Real-World Applicability for Pentesters
During a penetration test, you often encounter environments where IP-based filtering is the primary defense. If you are testing a web application that sits behind a WAF or a reverse proxy, you can use fingerprinting to map out the backend infrastructure. By observing the subtle differences in how the proxy and the backend server respond to specific TCP options, you can often determine the underlying OS of the target server.
Furthermore, when you are dealing with proxies or VPNs, the fingerprinting process becomes a game of peeling back layers. A VPN tunnel will add its own overhead and modify the TCP options, resulting in a fingerprint that reflects the VPN client rather than the original host. By understanding these modifications, you can identify when a target is using a specific VPN provider, which can be a significant finding in a threat model.
Defensive Implementation
Defenders should move away from simple blacklists and toward behavioral and stack-based detection. If your infrastructure is being scanned by a botnet, the scanners will often share a common fingerprint. Instead of blocking individual IPs, you can write an eBPF filter or a firewall rule that drops any traffic matching the fingerprint of known scanners. This is a low-noise, high-impact way to reduce the attack surface.
If you are using Arkime for full packet capture, you can integrate these fingerprinting tools to automatically tag sessions. This allows your SOC team to filter out the noise and focus on the connections that don't match your known-good baseline.
What to Do Next
The next time you are performing reconnaissance or threat hunting, stop looking at the IP address as the primary identifier. Start looking at the packets themselves. Are you seeing consistent TCP options across different connections? Do the TLS fingerprints match the expected user agent?

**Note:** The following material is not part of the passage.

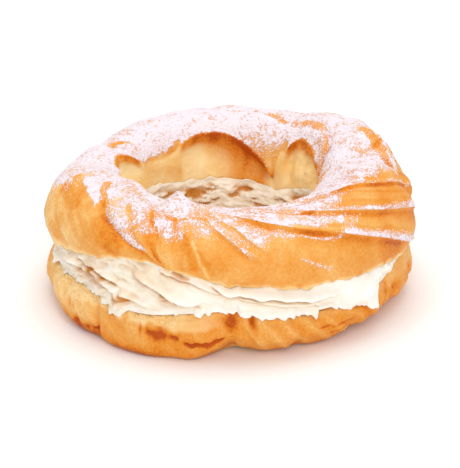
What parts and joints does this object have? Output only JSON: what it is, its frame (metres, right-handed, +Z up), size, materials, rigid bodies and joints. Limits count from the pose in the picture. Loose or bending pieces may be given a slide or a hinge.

Start by collecting a baseline of your own network traffic. Use Wireshark to inspect the TCP and TLS headers of your own machines. Once you understand what "normal" looks like, you will be surprised at how easy it is to spot the "weird" traffic that indicates an attacker is present. The goal is to make the attacker's job harder by forcing them to account for their own network stack, a task that is far more difficult than simply rotating an IP address.